* _Instruction_:
Without altering anything, output the material below.

* _Supplied data_:
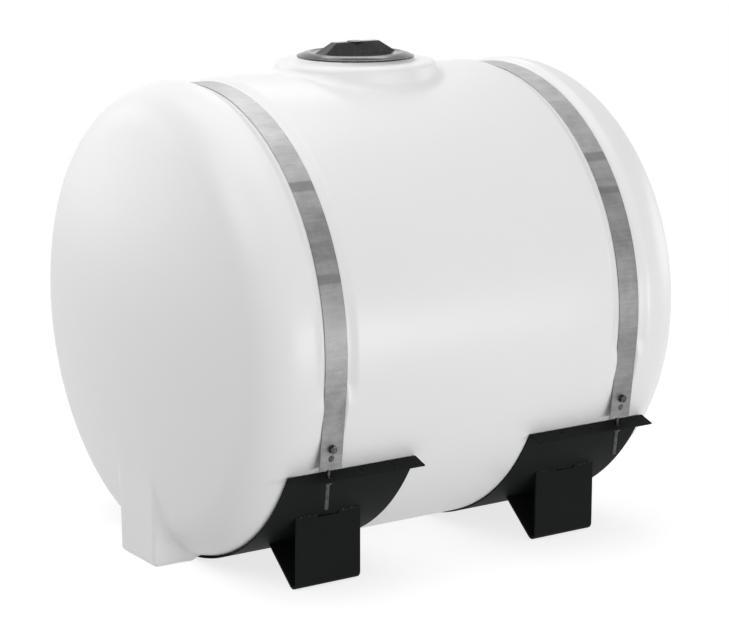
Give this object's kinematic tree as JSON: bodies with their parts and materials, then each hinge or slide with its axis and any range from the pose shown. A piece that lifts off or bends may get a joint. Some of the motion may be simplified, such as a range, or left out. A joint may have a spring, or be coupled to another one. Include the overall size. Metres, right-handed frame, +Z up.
{
  "type": "saddle tank",
  "caption": "Horizontal round polyethylene tank with a screw-on fill lid, held by two steel bands in two steel saddles on folded feet.",
  "frame": {"origin": "centre of the footprint at ground level, under the middle of the tank", "axes": "+X along the tank, +Y across it, away from the side called front, +Z up"},
  "size_m": [1.125, 0.965, 1.0285],
  "materials": {
    "tank_plastic": "natural white rotomoulded polyethylene, satin",
    "lid_plastic": "black moulded polypropylene, semi-gloss",
    "gasket_rubber": "black rubber",
    "galvanised": "galvanised strip with a mottled grey spangle",
    "zinc_hardware": "bright zinc plating",
    "black_paint": "black powder coat over steel sheet"
  },
  "bodies": {
    "tank": {"tank_barrel": "tank_plastic", "tank_end_left": "tank_plastic", "tank_end_right": "tank_plastic", "end_leg_left": "tank_plastic", "end_leg_right": "tank_plastic", "fill_well": "tank_plastic", "band_left": "galvanised", "band_right": "galvanised", "band_bolts_left": "zinc_hardware", "band_bolts_right": "zinc_hardware", "hook_rod_left_front": "zinc_hardware", "hook_rod_left_back": "zinc_hardware", "hook_rod_right_front": "zinc_hardware", "hook_rod_right_back": "zinc_hardware", "rod_nuts_left": "zinc_hardware", "rod_nuts_right": "zinc_hardware", "saddle_left": "black_paint", "saddle_right": "black_paint", "foot_left_front": "black_paint", "foot_left_back": "black_paint", "foot_right_front": "black_paint", "foot_right_back": "black_paint"},
    "lid": {"lid_gasket": "gasket_rubber", "lid": "lid_plastic", "lid_skirt": "lid_plastic", "lid_floor": "lid_plastic", "lid_grip": "lid_plastic", "lid_vent": "lid_plastic"}
  },
  "joints": [
    {"name": "lid_lift", "type": "slide", "parent": "tank", "child": "lid", "axis": [0, 0, 1], "range_m": [0, 0.15]}
  ]
}
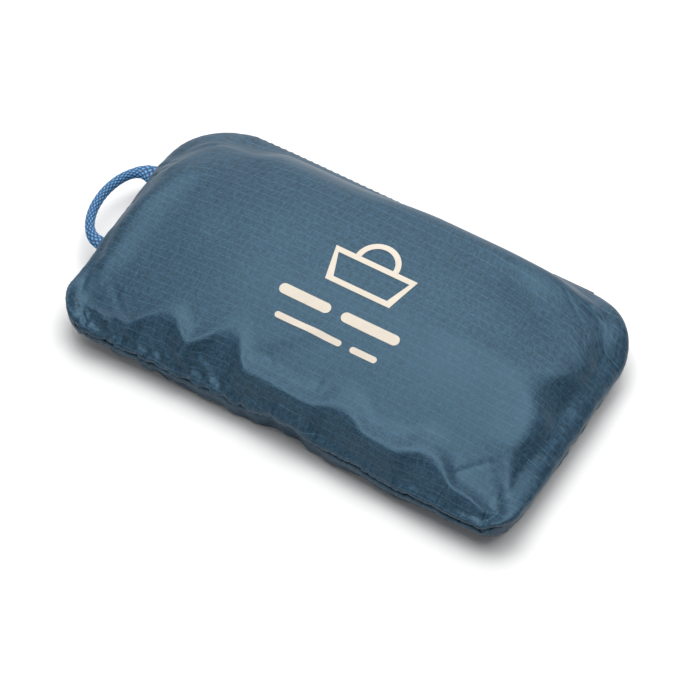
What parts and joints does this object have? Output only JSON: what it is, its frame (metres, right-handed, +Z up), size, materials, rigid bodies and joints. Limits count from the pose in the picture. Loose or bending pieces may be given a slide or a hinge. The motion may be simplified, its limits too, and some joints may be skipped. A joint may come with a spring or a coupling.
{
  "type": "foldable tote bag",
  "caption": "Foldable ripstop tote bag packed in its own zipped pouch, with a braided cord carry loop at one end, a zip along one long side and a plain printed sign on top.",
  "frame": {"origin": "centre of the flat face the packed pouch rests on", "axes": "+Z up; X along the pouch's long side with the carry loop at -X; the zip runs along the +Y side"},
  "size_m": [0.2258, 0.1204, 0.0362],
  "materials": {
    "ripstop": "satin coated ripstop nylon",
    "binding_tape": "woven tape",
    "thread": "sewing thread",
    "transfer_print": "matt heat-transfer film",
    "zip_tape": "woven tape",
    "zip_coil": "satin",
    "zip_stop": "satin",
    "cord": "braided cord",
    "tote_cloth": "satin coated ripstop nylon",
    "webbing": "folded woven webbing",
    "label": "plain woven label",
    "slider_metal": "lacquered zinc"
  },
  "bodies": {
    "pouch": {"pouch_top_panel": "ripstop", "pouch_bottom_panel": "ripstop", "pouch_seam_binding": "binding_tape", "pouch_seam_stitching": "thread", "printed_emblem": "transfer_print", "zipper_tape_upper": "zip_tape", "zipper_tape_lower": "zip_tape", "zipper_coil_upper": "zip_coil", "zipper_coil_lower": "zip_coil", "zipper_top_stops": "zip_stop", "zipper_bottom_stop": "zip_stop", "zipper_end_tab_left": "binding_tape", "zipper_end_tab_right": "binding_tape", "zipper_stitching": "thread", "carry_cord_tail_front": "cord", "carry_cord_tail_back": "cord", "carry_cord_bartacks": "thread", "tote_back_panel": "tote_cloth", "tote_gusset": "tote_cloth", "tote_strap_front": "webbing", "tote_strap_back": "webbing", "tote_mouth_binding": "webbing", "strap_patches": "tote_cloth", "care_label": "label", "tote_front_panel": "tote_cloth"},
    "zip_slider": {"slider_body": "slider_metal"},
    "zip_pull": {"pull_tab": "slider_metal"},
    "cord_loop": {"carry_cord_loop": "cord"}
  },
  "joints": [
    {"name": "slider_travel", "type": "slide", "parent": "pouch", "child": "zip_slider", "axis": [-1, 0, 0], "range_m": [0, 0.149]},
    {"name": "pull_pivot", "type": "hinge", "parent": "zip_slider", "child": "zip_pull", "pos_m": [0.0745, 0.06, 0.015], "axis": [0, 0, -1], "range_deg": [0, 175]},
    {"name": "cord_loop_swing", "type": "hinge", "parent": "pouch", "child": "cord_loop", "pos_m": [-0.1073, 0.003, 0.015], "axis": [0, 1, 0], "range_deg": [-70, 80], "stiffness_Nm_per_rad": 0.004}
  ]
}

* _Expected answer_:
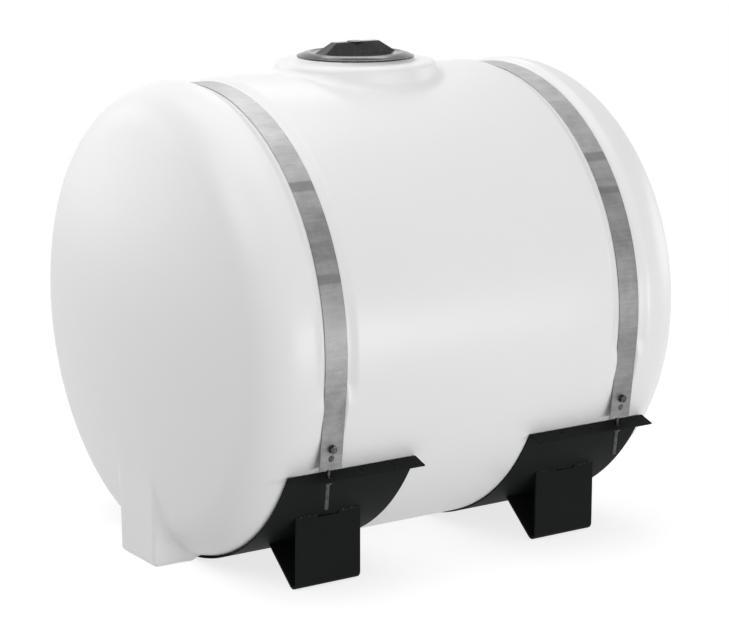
Give this object's kinematic tree as JSON: bodies with their parts and materials, then each hinge or slide with its axis and any range from the pose shown. A piece that lifts off or bends may get a joint. Some of the motion may be simplified, such as a range, or left out. A joint may have a spring, or be coupled to another one. Include the overall size. Metres, right-handed frame, +Z up.
{
  "type": "saddle tank",
  "caption": "Horizontal round polyethylene tank with a screw-on fill lid, held by two steel bands in two steel saddles on folded feet.",
  "frame": {"origin": "centre of the footprint at ground level, under the middle of the tank", "axes": "+X along the tank, +Y across it, away from the side called front, +Z up"},
  "size_m": [1.125, 0.965, 1.0285],
  "materials": {
    "tank_plastic": "natural white rotomoulded polyethylene, satin",
    "lid_plastic": "black moulded polypropylene, semi-gloss",
    "gasket_rubber": "black rubber",
    "galvanised": "galvanised strip with a mottled grey spangle",
    "zinc_hardware": "bright zinc plating",
    "black_paint": "black powder coat over steel sheet"
  },
  "bodies": {
    "tank": {"tank_barrel": "tank_plastic", "tank_end_left": "tank_plastic", "tank_end_right": "tank_plastic", "end_leg_left": "tank_plastic", "end_leg_right": "tank_plastic", "fill_well": "tank_plastic", "band_left": "galvanised", "band_right": "galvanised", "band_bolts_left": "zinc_hardware", "band_bolts_right": "zinc_hardware", "hook_rod_left_front": "zinc_hardware", "hook_rod_left_back": "zinc_hardware", "hook_rod_right_front": "zinc_hardware", "hook_rod_right_back": "zinc_hardware", "rod_nuts_left": "zinc_hardware", "rod_nuts_right": "zinc_hardware", "saddle_left": "black_paint", "saddle_right": "black_paint", "foot_left_front": "black_paint", "foot_left_back": "black_paint", "foot_right_front": "black_paint", "foot_right_back": "black_paint"},
    "lid": {"lid_gasket": "gasket_rubber", "lid": "lid_plastic", "lid_skirt": "lid_plastic", "lid_floor": "lid_plastic", "lid_grip": "lid_plastic", "lid_vent": "lid_plastic"}
  },
  "joints": [
    {"name": "lid_lift", "type": "slide", "parent": "tank", "child": "lid", "axis": [0, 0, 1], "range_m": [0, 0.15]}
  ]
}
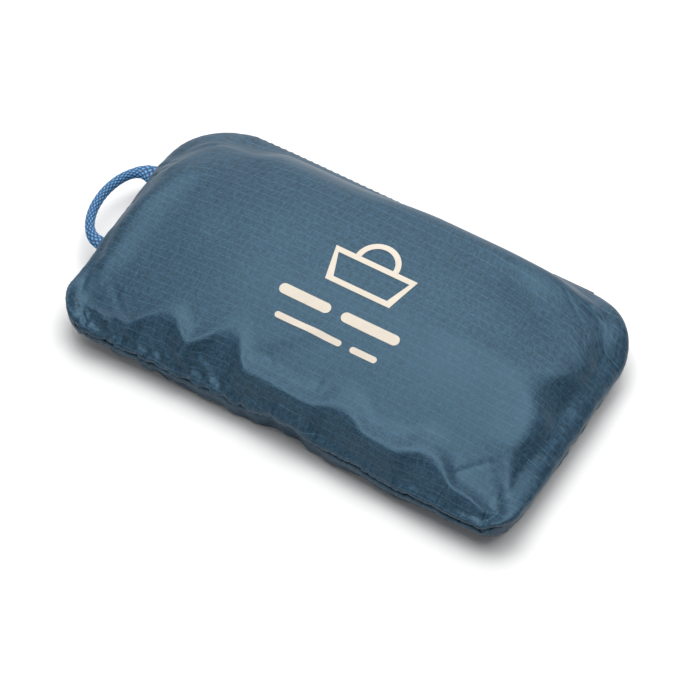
What parts and joints does this object have? Output only JSON: what it is, its frame (metres, right-handed, +Z up), size, materials, rigid bodies and joints. Limits count from the pose in the picture. Loose or bending pieces may be given a slide or a hinge. The motion may be simplified, its limits too, and some joints may be skipped. A joint may come with a spring or a coupling.
{
  "type": "foldable tote bag",
  "caption": "Foldable ripstop tote bag packed in its own zipped pouch, with a braided cord carry loop at one end, a zip along one long side and a plain printed sign on top.",
  "frame": {"origin": "centre of the flat face the packed pouch rests on", "axes": "+Z up; X along the pouch's long side with the carry loop at -X; the zip runs along the +Y side"},
  "size_m": [0.2258, 0.1204, 0.0362],
  "materials": {
    "ripstop": "satin coated ripstop nylon",
    "binding_tape": "woven tape",
    "thread": "sewing thread",
    "transfer_print": "matt heat-transfer film",
    "zip_tape": "woven tape",
    "zip_coil": "satin",
    "zip_stop": "satin",
    "cord": "braided cord",
    "tote_cloth": "satin coated ripstop nylon",
    "webbing": "folded woven webbing",
    "label": "plain woven label",
    "slider_metal": "lacquered zinc"
  },
  "bodies": {
    "pouch": {"pouch_top_panel": "ripstop", "pouch_bottom_panel": "ripstop", "pouch_seam_binding": "binding_tape", "pouch_seam_stitching": "thread", "printed_emblem": "transfer_print", "zipper_tape_upper": "zip_tape", "zipper_tape_lower": "zip_tape", "zipper_coil_upper": "zip_coil", "zipper_coil_lower": "zip_coil", "zipper_top_stops": "zip_stop", "zipper_bottom_stop": "zip_stop", "zipper_end_tab_left": "binding_tape", "zipper_end_tab_right": "binding_tape", "zipper_stitching": "thread", "carry_cord_tail_front": "cord", "carry_cord_tail_back": "cord", "carry_cord_bartacks": "thread", "tote_back_panel": "tote_cloth", "tote_gusset": "tote_cloth", "tote_strap_front": "webbing", "tote_strap_back": "webbing", "tote_mouth_binding": "webbing", "strap_patches": "tote_cloth", "care_label": "label", "tote_front_panel": "tote_cloth"},
    "zip_slider": {"slider_body": "slider_metal"},
    "zip_pull": {"pull_tab": "slider_metal"},
    "cord_loop": {"carry_cord_loop": "cord"}
  },
  "joints": [
    {"name": "slider_travel", "type": "slide", "parent": "pouch", "child": "zip_slider", "axis": [-1, 0, 0], "range_m": [0, 0.149]},
    {"name": "pull_pivot", "type": "hinge", "parent": "zip_slider", "child": "zip_pull", "pos_m": [0.0745, 0.06, 0.015], "axis": [0, 0, -1], "range_deg": [0, 175]},
    {"name": "cord_loop_swing", "type": "hinge", "parent": "pouch", "child": "cord_loop", "pos_m": [-0.1073, 0.003, 0.015], "axis": [0, 1, 0], "range_deg": [-70, 80], "stiffness_Nm_per_rad": 0.004}
  ]
}